Hope this is of some help.

Paul Farry
Yes - it is called the Nagle algorithm. If it is enabled, then (typically) the underlying stack will "hold" on to data for a few milliseconds before sending the data. If more data is given in that timeframe, it will send all the data in a single send on the wire.
Mark Wilkins
It's important to *not* disable Nagle unless you know *exactly* what you're doing.
Stephen Cleary
+2  A: 

TCP/IP socket connections consist of two independent streams: one incoming and one outgoing.

This is one of the key concepts of TCP/IP that is often missed. From the perspective of the application, TCP/IP does not operate on packets; it operates on streams!

There is no method to send a packet. The API simply does not exist. When you send data, you just place those bytes in the outgoing stream. They are then read from the incoming stream on the other side.

As an example, one side can send 5 bytes and then send another 5 bytes. The receiving side can receive two batches of 5 bytes, or one at a time, or all 10 in a single read...

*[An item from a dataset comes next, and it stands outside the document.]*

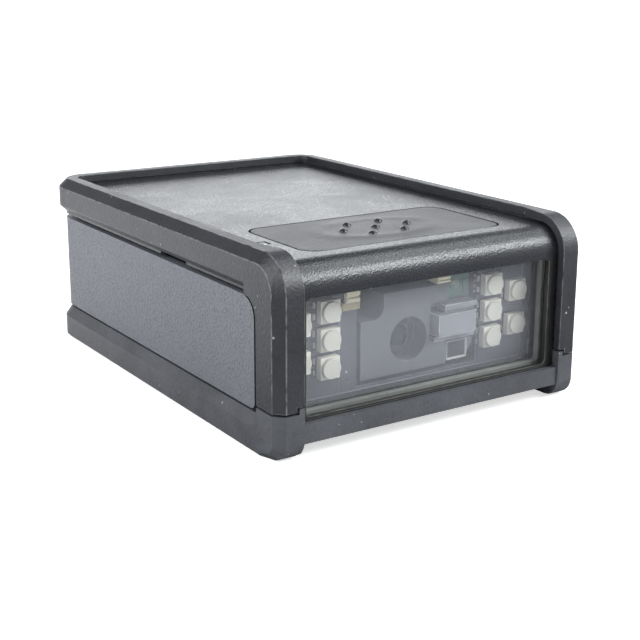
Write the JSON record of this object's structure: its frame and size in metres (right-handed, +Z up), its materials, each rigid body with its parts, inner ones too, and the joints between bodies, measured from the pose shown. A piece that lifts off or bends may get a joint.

To split the incoming stream of bytes into messages, you need message framing. One of two solutions is commonly used. The one you suggested is the delimiter solution, where SOT/EOT bytes are used to designate message boundaries. Another one (which I prefer) is the length prefix solution, where the length of the message is prefixed to the message itself.

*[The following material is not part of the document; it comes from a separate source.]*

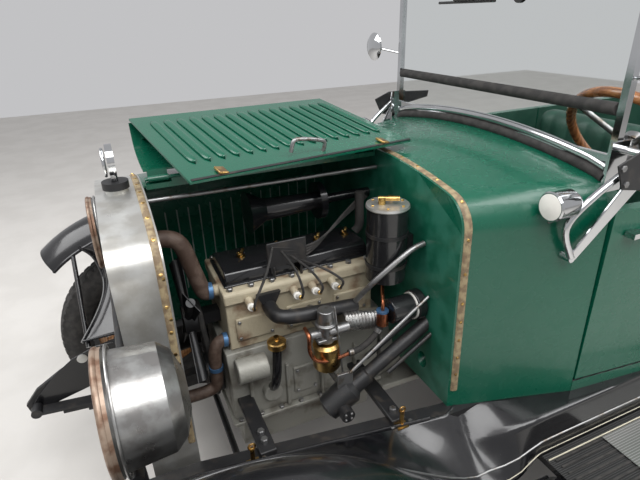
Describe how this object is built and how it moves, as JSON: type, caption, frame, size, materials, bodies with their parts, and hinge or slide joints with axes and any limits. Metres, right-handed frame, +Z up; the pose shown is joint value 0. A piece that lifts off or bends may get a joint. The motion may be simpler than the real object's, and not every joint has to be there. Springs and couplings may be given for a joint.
{
  "type": "open touring car",
  "caption": "Green open touring car of the 1920s with its left bonnet panels folded back to show the engine.",
  "frame": {"origin": "middle of the car's length and width, on the ground", "axes": "+X forward, +Y to the car's left, +Z up"},
  "size_m": [3.872, 1.624, 1.61],
  "materials": {
    "frame_black": "gloss",
    "fender_black": "gloss",
    "body_green": "gloss",
    "bonnet_green": "gloss",
    "engine_black": "gloss",
    "engine_iron": "satin",
    "case_metal": "satin",
    "shell_metal": "satin",
    "core_metal": "matte",
    "cap_black": "satin",
    "lamp_metal": "satin",
    "bright_chrome": "polished",
    "brass_parts": "satin",
    "pipe_rubber": "matte",
    "wheel_wood": "gloss",
    "rim_wood": "gloss",
    "tyre_rubber": "matte",
    "axle_steel": "satin",
    "trim_leather": "satin",
    "hood_cloth": "matte",
    "clear_glass": "clear"
  },
  "bodies": {
    "car": {"chassis_frame": "frame_black", "front_axle": "axle_steel", "rear_axle": "axle_steel", "spare_wheel": "tyre_rubber", "crankcase": "case_metal", "engine_block": "engine_iron", "rocker_covers": "engine_black", "fan": "engine_black", "engine_pipes": "pipe_rubber", "carburettor": "brass_parts", "vacuum_tank": "engine_black", "horn": "engine_black", "radiator_shell": "shell_metal", "radiator_core": "core_metal", "radiator_cap": "cap_black", "headlamps": "lamp_metal", "glass_panes": "clear_glass", "fenders": "fender_black", "running_boards": "fender_black", "bonnet_right": "bonnet_green", "cowl": "body_green", "body_tub": "body_green", "windscreen_frame": "bright_chrome", "steering_column": "frame_black", "seats": "trim_leather", "folded_hood": "hood_cloth"},
    "knuckle_l": {"knuckle_left": "axle_steel"},
    "knuckle_r": {"knuckle_right": "axle_steel"},
    "track_rod": {"tie_rod": "axle_steel"},
    "wheel_fl": {"wheel_front_left": "wheel_wood", "tyre_front_left": "tyre_rubber"},
    "wheel_fr": {"wheel_front_right": "wheel_wood", "tyre_front_right": "tyre_rubber"},
    "wheel_rl": {"wheel_rear_left": "wheel_wood", "tyre_rear_left": "tyre_rubber"},
    "wheel_rr": {"wheel_rear_right": "wheel_wood", "tyre_rear_right": "tyre_rubber"},
    "bonnet_top": {"bonnet_top_left": "bonnet_green"},
    "bonnet_side": {"bonnet_side_left": "bonnet_green"},
    "helm": {"steering_wheel": "rim_wood"},
    "door_front_l": {"door_front_left": "body_green"},
    "door_front_r": {"door_front_right": "body_green"},
    "door_rear_l": {"door_rear_left": "body_green"},
    "door_rear_r": {"door_rear_right": "body_green"}
  },
  "joints": [
    {"name": "steer_left", "type": "hinge", "parent": "car", "child": "knuckle_l", "pos_m": [1.476, 0.596, 0.36], "axis": [0, 0, 1], "range_deg": [-28, 28]},
    {"name": "steer_right", "type": "hinge", "parent": "car", "child": "knuckle_r", "pos_m": [1.476, -0.596, 0.36], "axis": [0, 0, 1], "range_deg": [-28, 28]},
    {"name": "steer_link", "type": "hinge", "parent": "knuckle_l", "child": "track_rod", "pos_m": [1.326, 0.596, 0.266], "axis": [0, 0, 1], "range_deg": [-28, 28]},
    {"name": "steering_turn", "type": "hinge", "parent": "car", "child": "helm", "pos_m": [0.084, 0.29, 1.17], "axis": [-0.7877, 0, 0.616], "range_deg": [-224, 224]},
    {"name": "spin_front_left", "type": "hinge", "parent": "knuckle_l", "child": "wheel_fl", "pos_m": [1.476, 0.7, 0.36], "axis": [0, 1, 0], "continuous": true},
    {"name": "spin_front_right", "type": "hinge", "parent": "knuckle_r", "child": "wheel_fr", "pos_m": [1.476, -0.7, 0.36], "axis": [0, 1, 0], "continuous": true},
    {"name": "spin_rear_left", "type": "hinge", "parent": "car", "child": "wheel_rl", "pos_m": [-1.224, 0.7, 0.36], "axis": [0, 1, 0], "continuous": true},
    {"name": "spin_rear_right", "type": "hinge", "parent": "car", "child": "wheel_rr", "pos_m": [-1.224, -0.7, 0.36], "axis": [0, 1, 0], "continuous": true},
    {"name": "bonnet_top_fold", "type": "hinge", "parent": "car", "child": "bonnet_top", "pos_m": [1.1215, 0, 1.1895], "axis": [-1, 0, 0], "range_deg": [0, 188]},
    {"name": "bonnet_side_fold", "type": "hinge", "parent": "bonnet_top", "child": "bonnet_side", "pos_m": [1.1215, -0.34828, 1.27133], "axis": [0.9843, 0.1749, 0.0246], "range_deg": [0, 107]},
    {"name": "door_front_left_swing", "type": "hinge", "parent": "car", "child": "door_front_l", "pos_m": [-0.155, 0.59852, 0.84], "axis": [0, 0, 1], "range_deg": [0, 65]},
    {"name": "door_front_right_swing", "type": "hinge", "parent": "car", "child": "door_front_r", "pos_m": [-0.155, -0.59852, 0.84], "axis": [0, 0, -1], "range_deg": [0, 65]},
    {"name": "door_rear_left_swing", "type": "hinge", "parent": "car", "child": "door_rear_l", "pos_m": [-0.443, 0.60599, 0.84], "axis": [0, 0, -1], "range_deg": [0, 65]},
    {"name": "door_rear_right_swing", "type": "hinge", "parent": "car", "child": "door_rear_r", "pos_m": [-0.443, -0.60599, 0.84], "axis": [0, 0, 1], "range_deg": [0, 65]}
  ],
  "couplings": [
    {"joint": "steer_right", "follows": "steer_left", "ratio": 1},
    {"joint": "steer_link", "follows": "steer_left", "ratio": -1},
    {"joint": "steering_turn", "follows": "steer_left", "ratio": 8},
    {"joint": "bonnet_side_fold", "follows": "bonnet_top_fold", "ratio": 0.56915}
  ]
}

A more thorough discussion is on my blog, along with sample code for length prefixing.

Stephen Cleary
Thanks for the concise answer. My current solution uses length prefixing, but is not able to distinguis between messages -- yet. What approaches can be taken to gracefully handled parts of the messages not arriving? Is a timeout based approach the best route to pursue?
Qua
Furthermore, what is half the messages - say the middle - gets lost. All the sudden I will be parsing half the next message instead causing a garanteed crash. Can I blindly trust in TCP to ensure this doesn't happen?
Qua
TCP presents you with a reliable stream. It handles retransmission of lost pieces for you, any bytes that you send from one peer will ALWAYS arrive (in the correct order) at the other peer unless the connection is reset (which you'll know about).
Len Holgate
@Qua: The sample code link I posted will accept partial messages and buffer them until the rest of the message arrives. As Len stated, TCP streams are reliable, so you don't have to worry about losing data. I do recommend that you send a "heartbeat" message from each end on a timer; this is [also covered](http://nitoprograms.blogspot.com/2009/05/detection-of-half-open-dropped.html) on my blog.
Stephen Cleary